# THE TASK:
Using the data below, gather each line that includes the word "slide".

[start of DATA SECTION]

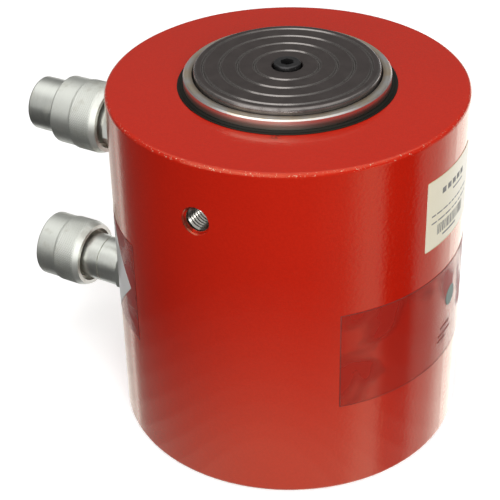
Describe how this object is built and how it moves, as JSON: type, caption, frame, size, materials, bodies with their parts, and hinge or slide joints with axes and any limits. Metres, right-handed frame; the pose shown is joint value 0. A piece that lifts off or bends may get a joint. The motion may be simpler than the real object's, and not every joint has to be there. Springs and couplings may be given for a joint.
{
  "type": "hydraulic cylinder",
  "caption": "Short double-acting hydraulic cylinder with a thick painted body, a flat grooved saddle on its plunger and two screw couplings at one side.",
  "frame": {"origin": "centre of the flat base, on the cylinder's axis", "axes": "+Z is the lifting direction along the cylinder's axis, the couplings point along -X, and the two lifting-eye holes face -Y and +Y"},
  "size_m": [0.2407, 0.176, 0.1937],
  "materials": {
    "red_enamel": "glossy red enamel with light orange peel",
    "ground_steel": "ground and plated, bright",
    "machined_steel": "turned",
    "phosphated_steel": "dark phosphate, satin, worn at the edges",
    "black_steel": "black oxide",
    "plated_steel": "satin nickel plate",
    "spring_steel": "bright wire",
    "bronze": "bronze-filled bearing strip",
    "nitrile": "moulded rubber",
    "polyurethane": "moulded polyurethane",
    "ptfe": "waxy white",
    "cream_label": "printed cream film, satin",
    "clear_film": "clear adhesive film",
    "grey_label": "plain pale vinyl"
  },
  "bodies": {
    "cylinder": {"cylinder_body": "red_enamel", "base_cap": "black_steel", "base_seal": "nitrile", "base_backup_ring": "ptfe", "guide_ring": "bronze", "rod_seal": "polyurethane", "rod_backup_ring": "ptfe", "wiper_seal": "nitrile", "nameplate": "cream_label", "clear_film": "clear_film", "side_film": "clear_film", "diamond_label": "grey_label", "advance_coupling_body": "plated_steel", "advance_nose": "plated_steel", "advance_thread_seal": "nitrile", "advance_mouth_seal": "nitrile", "advance_spring": "spring_steel", "retract_coupling_body": "plated_steel", "retract_nose": "plated_steel", "retract_thread_seal": "nitrile", "retract_mouth_seal": "nitrile", "retract_spring": "spring_steel"},
    "plunger": {"plunger": "ground_steel", "piston": "machined_steel", "piston_seal": "polyurethane", "piston_guide_ring_lower": "bronze", "piston_guide_ring_upper": "bronze", "piston_o_ring": "nitrile", "piston_nut": "black_steel", "nut_lock_screw": "black_steel", "saddle": "phosphated_steel", "saddle_screw": "black_steel"},
    "advance_sleeve_ring": {"advance_sleeve_ring": "spring_steel"},
    "advance_sleeve": {"advance_sleeve": "plated_steel"},
    "advance_poppet": {"advance_poppet": "machined_steel"},
    "retract_sleeve_ring": {"retract_sleeve_ring": "spring_steel"},
    "retract_sleeve": {"retract_sleeve": "plated_steel"},
    "retract_poppet": {"retract_poppet": "machined_steel"}
  },
  "joints": [
    {"name": "plunger_stroke", "type": "slide", "parent": "cylinder", "child": "plunger", "axis": [0, 0, 1], "range_m": [0, 0.05]},
    {"name": "advance_sleeve_slide", "type": "slide", "parent": "cylinder", "child": "advance_sleeve_ring", "axis": [-1, 0, 0], "range_m": [-0.022, 0]},
    {"name": "advance_sleeve_spin", "type": "hinge", "parent": "advance_sleeve_ring", "child": "advance_sleeve", "pos_m": [-0.1308, 0, 0.0455], "axis": [-1, 0, 0], "continuous": true},
    {"name": "advance_poppet_lift", "type": "slide", "parent": "cylinder", "child": "advance_poppet", "axis": [1, 0, 0], "range_m": [0, 0.003], "stiffness_N_per_m": 600, "springref_m": -0.005, "deforming": ["advance_spring"]},
    {"name": "retract_sleeve_slide", "type": "slide", "parent": "cylinder", "child": "retract_sleeve_ring", "axis": [-1, 0, 0], "range_m": [-0.002, 0.02]},
    {"name": "retract_sleeve_spin", "type": "hinge", "parent": "retract_sleeve_ring", "child": "retract_sleeve", "pos_m": [-0.1108, 0, 0.1365], "axis": [-1, 0, 0], "continuous": true},
    {"name": "retract_poppet_lift", "type": "slide", "parent": "cylinder", "child": "retract_poppet", "axis": [1, 0, 0], "range_m": [0, 0.003], "stiffness_N_per_m": 600, "springref_m": -0.005, "deforming": ["retract_spring"]}
  ]
}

[end of DATA SECTION]

# THE RESPONSE:
Describe how this object is built and how it moves, as JSON: type, caption, frame, size, materials, bodies with their parts, and hinge or slide joints with axes and any limits. Metres, right-handed frame; the pose shown is joint value 0. A piece that lifts off or bends may get a joint. The motion may be simpler than the real object's, and not every joint has to be there. Springs and couplings may be given for a joint.
    {"name": "plunger_stroke", "type": "slide", "parent": "cylinder", "child": "plunger", "axis": [0, 0, 1], "range_m": [0, 0.05]},
    {"name": "advance_sleeve_slide", "type": "slide", "parent": "cylinder", "child": "advance_sleeve_ring", "axis": [-1, 0, 0], "range_m": [-0.022, 0]},
    {"name": "advance_poppet_lift", "type": "slide", "parent": "cylinder", "child": "advance_poppet", "axis": [1, 0, 0], "range_m": [0, 0.003], "stiffness_N_per_m": 600, "springref_m": -0.005, "deforming": ["advance_spring"]},
    {"name": "retract_sleeve_slide", "type": "slide", "parent": "cylinder", "child": "retract_sleeve_ring", "axis": [-1, 0, 0], "range_m": [-0.002, 0.02]},
    {"name": "retract_poppet_lift", "type": "slide", "parent": "cylinder", "child": "retract_poppet", "axis": [1, 0, 0], "range_m": [0, 0.003], "stiffness_N_per_m": 600, "springref_m": -0.005, "deforming": ["retract_spring"]}